The genomes of all eukaryotes and most archaea are organised into chromatin, a complex of DNA and histone proteins. Chromatin allows for efficient packaging of the genome and adds multiple layers of regulation of DNA repair, replication, and transcription. Chromatin emerged before the divergence of the Archaea and Eukarya, suggesting a shared ancient role of chromatin in gene expression regulation. Although archaea display many hallmarks of eukaryotic chromatin structure, they have also evolved unique features that allow them to adapt to extreme environments.
Deciphering the principles of chromatin architecture in archaea will provide a broader understanding of how chromatin has evolved to package genomes and to enable gene expression regulation across the eukaryotic and archaeal domains. However, structural knowledge about archaeal chromatin remains extremely limited. Our group will use a combination of top-down and bottom-up structural approaches to understand the molecular architecture of chromatin in archaea, which will provide deeper insights into the evolution of chromatin structure.
As a top-down approach, we will employ in situ cryo-electron tomography (cryo-ET) and subtomogram averaging analysis (as in Dodonova et al. Science 2015, Dodonova et al. eLife 2017) to characterise chromatin in near-native conditions inside archaeal cells. As a bottom-up approach, we will reconstitute chromatin complexes of interest in vitro and characterise their structure and function (as in Dodonova et al. Nature 2020).
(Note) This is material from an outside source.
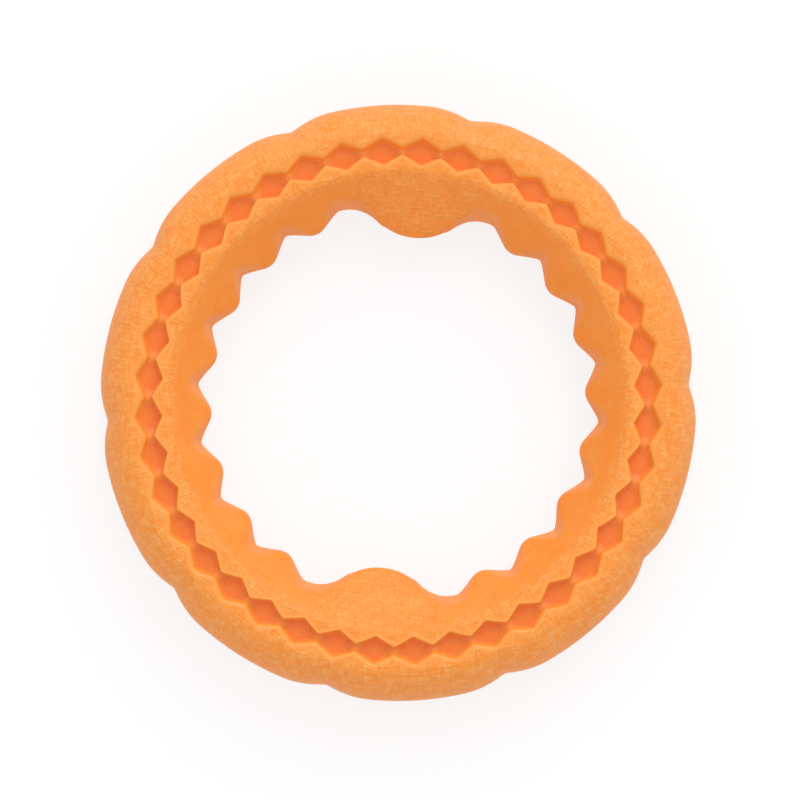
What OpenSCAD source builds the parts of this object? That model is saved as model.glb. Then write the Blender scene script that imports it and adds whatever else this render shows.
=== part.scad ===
// Fetch and chew ring: a foam core hoop between an outer and an inner moulded tread.
// The ring lies flat, its axis along +Z, with the origin at the centre of its lower face.
// The grip pads are on +Y and -Y. The upper and lower faces are alike.

/* [Core ring] */
// Radius of the ring's middle line, which the zigzag groove follows
groove_r = 84; // [80:0.5:92]
// Width of the core hoop across its section
core_w = 16; // [13:0.5:17]
// Thickness of the core hoop along the ring's axis
core_t = 22.4; // [18:0.2:28]

/* [Zigzag groove] */
// Number of diamonds round the ring
diamond_count = 40; // [20:2:60]
// Width of the groove at the middle of a diamond
diamond_w = 9.2; // [5:0.2:10]
// Width of the groove at the neck between two diamonds
neck_w = 2.2; // [1:0.1:4]
// Thickness of the lips over the core, which is the groove's depth
lip_t = 3.8; // [2:0.1:6]

/* [Outer tread] */
// Reach of the lobes beyond the middle line
outer_reach = 16; // [14:0.5:24]
// Flat width between a diamond's outer corner and the start of the flank
outer_land_w = 0.9; // [0.5:0.1:1.3]
// Number of lobes round the outside
lobe_count = 10; // [6:1:14]
// Depth of the notch between two lobes
notch_depth = 2.6; // [1:0.1:4]
// Radius of the rounded shoulders that run down into a notch
shoulder_r = 31; // [22:1:40]
// Half the height of the upright band round the outside
rim_half_h = 1.6; // [0.5:0.1:4]
// Roundness of the outer flank: 2 is an ellipse, less is flatter
flank_power = 1.65; // [1.4:0.05:2.5]

/* [Inner tread] */
// Reach of the tooth tips inside the middle line
tooth_reach = 21.2; // [19:0.1:24]
// Depth of the valley between two teeth
tooth_depth = 4.8; // [3:0.1:6]
// Number of teeth in each of the two runs
teeth_per_run = 8; // [6:1:10]
// Angle between the two flanks of a valley, in degrees
valley_angle = 114; // [105:1:130]
// Draft of the valley walls from the mid-plane to either face, in degrees
valley_draft = 20; // [10:1:28]
// Flat width between a diamond's inner corner and the brow
inner_land_w = 0.8; // [0.4:0.1:1.4]
// Radius of the rounded brow where the land turns into the inner cone
brow_r = 4; // [2:0.25:6]
// Half the height of the blunt edge at the mid-plane
edge_half_h = 0.8; // [0.4:0.1:2]

/* [Grip pads] */
// Reach of the pad noses inside the middle line
pad_reach = 28.4; // [25:0.1:32]
// Radius of the rounded pad nose, seen along the axis
nose_r = 21; // [15:0.5:22]
// Angle from a pad's middle to the first valley beside it, in degrees
pad_half_angle = 22.5; // [21:0.5:26]
// Radius of the hollow between a pad and the first tooth
hollow_r = 12.4; // [9:0.2:13]
// Slope of the pad's face from the mid-plane, in degrees
pad_slope = 32; // [28:0.5:32]

/* [Hidden] */

$fn = 180;
arc_steps = 8;
overrun = 2;
// The shoulders reach this share of the notch's depth past the lobes, so that they cross them cleanly
shoulder_over_share = 0.04;
// The hollows stop this share of a tooth's depth short of the valley roots, which blunts the root
root_blunt_share = 0.06;

half_t = core_t / 2 + lip_t;
core_in_r = groove_r - core_w / 2;
core_out_r = groove_r + core_w / 2;
lobe_r = groove_r + outer_reach;
outer_land_r = groove_r + diamond_w / 2 + outer_land_w;
inner_land_r = groove_r - diamond_w / 2 - inner_land_w;
tip_r = groove_r - tooth_reach;
valley_r = tip_r + tooth_depth;
hollow_centre_r = valley_r - root_blunt_share * tooth_depth - hollow_r;
pad_r = groove_r - pad_reach;
tooth_pitch = (180 - 2 * pad_half_angle) / teeth_per_run;

// Points on an arc about a centre, from one angle to another
function arc(centre, r, from, to) =
    [for (i = [0:arc_steps]) let (a = from + (to - from) * i / arc_steps) centre + r * [cos(a), sin(a)]];

// A section's upper half followed by its mirror image below the mid-plane
function both_halves(upper) =
    concat(upper, [for (i = [len(upper) - 1:-1:0]) [upper[i][0], -upper[i][1]]]);

// Slope of the straight line that rises from the blunt edge at radius r and touches the brow
function cone_slope(r) =
    let (reach = inner_land_r - r, rise = half_t - brow_r - edge_half_h)
    atan2(rise, reach) + asin(brow_r / norm([reach, rise]));

// Closed zigzag with its corners at two radii, one diamond's corner on +X
function zigzag(neck, corner) =
    [for (i = [0:2 * diamond_count - 1])
        let (a = i * 180 / diamond_count, r = i % 2 == 0 ? corner : neck) r * [cos(a), sin(a)]];

// Outer flank from the land down to the upright band, a quarter of a superellipse
function flank_points() =
    [for (i = [0:2 * arc_steps]) let (a = 90 * i / (2 * arc_steps))
        [outer_land_r + (lobe_r - outer_land_r) * pow(sin(a), 2 / flank_power),
         rim_half_h + (half_t - rim_half_h) * pow(cos(a), 2 / flank_power)]];

// Centred on the mid-plane, raised so that the lower face lies at zero
module raise() {
    translate([0, 0, half_t]) children();
}

module on_both_faces() {
    children();
    mirror([0, 0, 1]) children();
}

module on_both_sides() {
    children();
    rotate(180) children();
}

// A plan shape cut through both lips, clear of the core
module through_lips() {
    on_both_faces() translate([0, 0, core_t / 2])
        linear_extrude(lip_t + overrun) children();
}

module core_ring() {
    color([0.93, 0.47, 0.21]) raise()
        rotate_extrude() translate([core_in_r, -core_t / 2]) square([core_w, core_t]);
}

module outer_section() {
    polygon(both_halves(concat(
        [[core_out_r, 0], [core_out_r, core_t / 2], [groove_r, core_t / 2], [groove_r, half_t]],
        flank_points())));
}

// Plan outline of the notch between two lobes on +X: what two rounded shoulders leave free
module notch_outline() {
    bottom_r = lobe_r - notch_depth;
    far_r = lobe_r + overrun;
    centre_r = lobe_r + notch_depth * shoulder_over_share - shoulder_r;
    // The angle at which a shoulder's arc passes through the bottom of the notch
    a = acos((pow(bottom_r, 2) + pow(centre_r, 2) - pow(shoulder_r, 2)) / (2 * bottom_r * centre_r));
    difference() {
        polygon([bottom_r * [cos(a), -sin(a)], far_r * [cos(a), -sin(a)],
                 far_r * [cos(a), sin(a)], bottom_r * [cos(a), sin(a)]]);
        for (side = [-1, 1]) rotate(side * a) translate([centre_r, 0]) circle(r = shoulder_r);
    }
}

module outer_tread() {
    color([0.96, 0.63, 0.35]) raise() difference() {
        rotate_extrude() outer_section();
        through_lips() polygon(zigzag(groove_r + neck_w / 2, groove_r + diamond_w / 2));
        // A quarter of a lobe off the pads, where each notch meets a diamond
        for (i = [0:lobe_count - 1]) rotate(90 + (i - 1 / 4) * 360 / lobe_count)
            translate([0, 0, -half_t - overrun]) linear_extrude(2 * (half_t + overrun)) notch_outline();
    }
}

module inner_section() {
    slope = cone_slope(tip_r);
    brow = arc([inner_land_r, half_t - brow_r], brow_r, 90 + slope, 90);
    polygon(both_halves(concat([[tip_r, edge_half_h]], brow,
        [[groove_r, half_t], [groove_r, core_t / 2], [core_in_r, core_t / 2]])));
}

// Drafted V between two teeth, its root at the valley radius on +Y in the mid-plane
module valley_cut() {
    reach = tooth_depth + overrun;
    // The prism leans by the draft, which stretches its plan outline, so the V is drawn shorter
    half_w = reach * tan(valley_angle / 2) / cos(valley_draft);
    on_both_faces() translate([0, valley_r, 0]) rotate([-valley_draft, 0, 0])
        translate([0, 0, -half_t]) linear_extrude(3 * half_t)
        polygon([[0, 0], [-half_w, -reach], [half_w, -reach]]);
}

// Drafted hollow between a pad on +Y and the first tooth beside it on the +X side
module hollow_cut() {
    h = half_t + overrun;
    rotate(-pad_half_angle) intersection() {
        translate([0, hollow_centre_r, 0]) rotate_extrude()
            polygon([[0, -h], [hollow_r + h * tan(valley_draft), -h], [hollow_r, 0],
                     [hollow_r + h * tan(valley_draft), h], [0, h]]);
        translate([-2 * hollow_r, hollow_centre_r, -h]) cube([2 * hollow_r, 2 * hollow_r, 2 * h]);
    }
}

// Seen along the axis, a pad on +Y widens from its nose to the middles of the hollows beside it,
// and its root ends inside the ring
module pad_outline() {
    hollow_x = hollow_centre_r * sin(pad_half_angle);
    hollow_y = hollow_centre_r * cos(pad_half_angle);
    polygon([[0, pad_r + nose_r], [hollow_x, hollow_y], [hollow_x + overrun, core_in_r],
             [-hollow_x - overrun, core_in_r], [-hollow_x, hollow_y]]);
}

// Pad on +Y: a drafted round nose and its root, between two faces that slope down to a blunt edge
module pad_body() {
    root_h = edge_half_h + (core_in_r - pad_r) * tan(pad_slope);
    intersection() {
        rotate([90, 0, 90]) translate([0, 0, -core_in_r]) linear_extrude(2 * core_in_r)
            polygon([[pad_r, -edge_half_h], [core_in_r, -root_h], [core_in_r, root_h], [pad_r, edge_half_h]]);
        union() {
            translate([0, pad_r + nose_r, 0]) rotate_extrude()
                polygon([[0, -half_t], [nose_r - half_t * tan(valley_draft), -half_t], [nose_r, 0],
                         [nose_r - half_t * tan(valley_draft), half_t], [0, half_t]]);
            translate([0, 0, -half_t]) linear_extrude(2 * half_t) pad_outline();
        }
    }
}

module inner_tread() {
    color([0.95, 0.57, 0.28]) raise() difference() {
        union() {
            rotate_extrude() inner_section();
            on_both_sides() pad_body();
        }
        // Room for the core hoop and for the lips of the zigzag groove
        rotate_extrude() translate([core_in_r, -core_t / 2]) square([core_w, core_t]);
        through_lips() difference() {
            circle(r = groove_r + overrun);
            polygon(zigzag(groove_r - neck_w / 2, groove_r - diamond_w / 2));
        }
        on_both_sides() {
            for (i = [0:teeth_per_run]) rotate(-pad_half_angle - i * tooth_pitch) valley_cut();
            hollow_cut();
            mirror([1, 0, 0]) hollow_cut();
        }
    }
}

core_ring();
outer_tread();
inner_tread();
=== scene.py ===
import math
from collections import namedtuple

import bpy
import numpy as np
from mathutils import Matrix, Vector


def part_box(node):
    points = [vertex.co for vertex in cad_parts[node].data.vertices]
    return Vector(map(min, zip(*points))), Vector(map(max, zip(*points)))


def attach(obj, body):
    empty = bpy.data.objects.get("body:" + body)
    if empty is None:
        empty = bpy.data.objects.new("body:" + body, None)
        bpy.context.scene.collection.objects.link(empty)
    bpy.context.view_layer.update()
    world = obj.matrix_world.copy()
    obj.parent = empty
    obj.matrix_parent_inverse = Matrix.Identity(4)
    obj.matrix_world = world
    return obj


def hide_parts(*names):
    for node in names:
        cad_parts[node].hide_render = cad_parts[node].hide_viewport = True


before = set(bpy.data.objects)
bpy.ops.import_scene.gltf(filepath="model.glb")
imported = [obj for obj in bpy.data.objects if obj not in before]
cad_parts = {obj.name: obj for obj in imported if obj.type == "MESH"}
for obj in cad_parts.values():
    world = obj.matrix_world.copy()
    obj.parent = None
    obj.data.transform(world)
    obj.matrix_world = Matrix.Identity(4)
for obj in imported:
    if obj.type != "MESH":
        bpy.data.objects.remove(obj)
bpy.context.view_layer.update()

# A ring to fetch and chew, of three pieces of foam. Each piece is a mesh of circular rows round its section,
# and its finish is made of shader nodes.
# Lengths are millimetres in the part's frame, and MM turns them into Blender's metres.
# Places round the ring are degrees from +X, and other angles are radians.
MM = 0.001

# Sizes that the frame gives
_, outer_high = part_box("outer_tread")
core_low, core_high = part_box("core_ring")
HALF_T = outer_high[2] / MM / 2
CORE_HALF_T = (core_high[2] - core_low[2]) / MM / 2
CORE_OUT_R = core_high[0] / MM

# The ring's middle line with the zigzag groove, and the core hoop below it
GROOVE_R = 84.0
CORE_IN_R = 2 * GROOVE_R - CORE_OUT_R
CORE_ROUND = 0.4
DIAMONDS = 40
DIAMOND_PITCH = 360 / DIAMONDS
DIAMOND_W = 9.2
NECK_W = 2.2
ZIGZAG_SOFT = 0.35

# Lips of the groove: the side of the middle line, the radius of the rounded edge, the wall's draft and its
# setback, and how far from the wall the weave begins and the smooth band beside the groove, paler with a
# painted highlight, ends
Lip = namedtuple("Lip", "side edge_r draft setback weave_start band_end")
OUTER_LIP = Lip(1, 1.7, math.radians(20), -0.45, (0.8, 2.0), (0.5, 2.2))
INNER_LIP = Lip(-1, 0.45, math.radians(4), 0.15, (0.5, 1.6), (0.4, 2.0))
# Foot of a lip's wall: its fillet, its height over the core, and the gap that stays between two pieces
FOOT_FILLET = 0.35
FOOT_STEP = 0.2
FOOT_GAP = 0.03

# A low web crosses the groove at each neck: its height and the fillet under the outer lip there
WEB_RISE = 0.9
WEB_FILLET = 0.8
# Degrees from a neck up to which the web is highest, at which it is down at the lips' feet, and at which
# it ends
WEB_TOP, WEB_FOOT, WEB_END = 0.1, 1.9, 2.3
# The web has the core's colour of painted shade, less this share at the middle of the neck, painted lighter
# there
WEB_PALER = 0.5

# Outer tread
LOBE_R = 100.0
LOBES = 10
NOTCH_PLACE = 9.0
NOTCH_R = 97.4
NOTCH_SOFT = math.radians(0.5)
SHOULDER_R = 31.0
OUTER_LAND_R = 89.5
RIM_HALF_H = 1.6
FLANK_POWER = 1.65

# Inner tread
INNER_LAND_R = 78.6
BROW_R = 4.0
TIP_R = 62.8
VALLEY_R = 67.6
VALLEY_ANGLE = math.radians(114)
VALLEY_DRAFT = math.radians(20)
# Softness of the tips and valleys, and the shifts that bring them back to their radii
TIP_SOFT, VALLEY_SOFT = 0.95, 0.85
TIP_SHIFT, VALLEY_SHIFT = -0.25, 0.2
EDGE_HALF_H = 0.8
EDGE_SOFT = 1.3

# Grip pads, with the runs of teeth between them
PAD_PLACE = 90
PAD_R = 55.6
NOSE_R = 20.0
HOLLOW_R = 12.0
HOLLOW_TOP_R = 67.3
PAD_HALF_ANGLE = 22.5
TEETH = 8
TOOTH_PITCH = (180 - 2 * PAD_HALF_ANGLE) / TEETH
# Degrees from a pad's middle between which its nose turns into the hollow beside it
NOSE_END, HOLLOW_START = 9.5, 14.0

# Columns round the ring, which meet every tooth, diamond and lobe
COLUMNS = 960
PLACES = np.arange(COLUMNS) * 360 / COLUMNS
# Numbers of rows in the parts of a section
FLANK_ROWS, OUTER_LAND_ROWS = 25, 4
LIP_EDGE_ROWS, LIP_FILLET_ROWS, WEB_ROWS = 6, 5, 4
LIP_WALL_SHARES = 0.33, 0.67, 1.0
CORE_EDGE_ROWS, CORE_FACE_ROWS = 5, 10
# The row at the upper edge of the rim's upright band lies at this share of its half height
RIM_ROW_SHARE = 0.6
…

Using cryo-electron microscopy (cryo-EM), we will obtain high-resolution structures of archaeal chromatin complexes. These top-down and bottom-up structural approaches make a powerful combination (as in Dodonova et al. PNAS 2019).
This integrated approach will provide us with a complete picture of chromatin arrangement in several groups of archaea, which will shed light on the evolutionary origins of chromatin organisation and the mechanistic principles of its evolved adaptations.